Step-by-Step Calculation

  1. Determine the nominal return of your investment for the period
  2. Find the inflation rate for the same period
  3. Add 1 to both the nominal return and inflation rate
  4. Divide the adjusted nominal return by the adjusted inflation rate
  5. Subtract 1 from the result to get the average real return

For multiple periods, calculate the real return for each period separately and then average them together.

Worked Example

Let's calculate the average real return for an investment that had a nominal return of 8% over a year, with an inflation rate of 3% during the same period.

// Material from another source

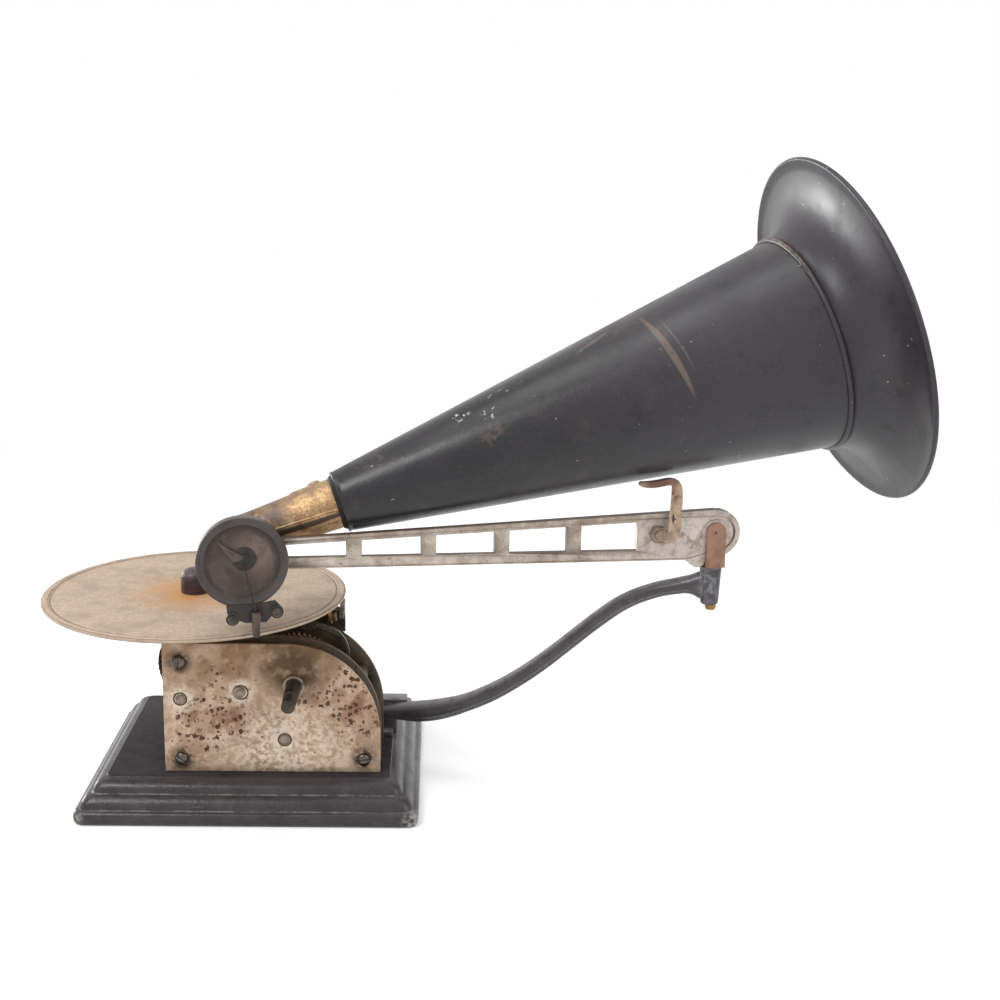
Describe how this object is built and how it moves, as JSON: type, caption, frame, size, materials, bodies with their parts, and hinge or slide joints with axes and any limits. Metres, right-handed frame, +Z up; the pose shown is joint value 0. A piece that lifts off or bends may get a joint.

  1. Nominal Return = 8% = 0.08
  2. Inflation Rate = 3% = 0.03
  3. Adjusted Nominal Return = 1 + 0.08 = 1.08
  4. Adjusted Inflation Rate = 1 + 0.03 = 1.03
  5. Real Return Factor = 1.08 / 1.03 ≈ 1.0485
  6. Average Real Return = 1.0485 - 1 ≈ 0.0485 or 4.85%

This means the investment provided a real return of 4.85% after accounting for inflation.

Interpreting the Results

Interpreting real returns requires understanding several key points:

  • Positive real returns indicate that the investment's purchasing power increased
  • Negative real returns mean the investment lost value relative to inflation
  • Zero real returns suggest the investment kept pace with inflation

Comparing real returns across different investments is more meaningful than comparing nominal returns because it accounts for the time value of money and inflation.

Remember that real returns can be negative even if nominal returns are positive, especially during periods of high inflation.

Frequently Asked Questions

What's the difference between nominal and real returns?

Nominal returns measure price appreciation without accounting for inflation, while real returns adjust for inflation to show true purchasing power growth.

How do I find historical inflation rates?

You can find historical inflation rates from government sources like the Bureau of Labor Statistics (BLS) in the US or the Office for National Statistics (ONS) in the UK.

Can real returns be negative?

Yes, real returns can be negative if inflation outpaces the investment's growth, even if the nominal return is positive.

Why is real return important for long-term investing?

Real returns help investors measure true wealth growth over time, making them more valuable for comparing investment performance across different economic periods.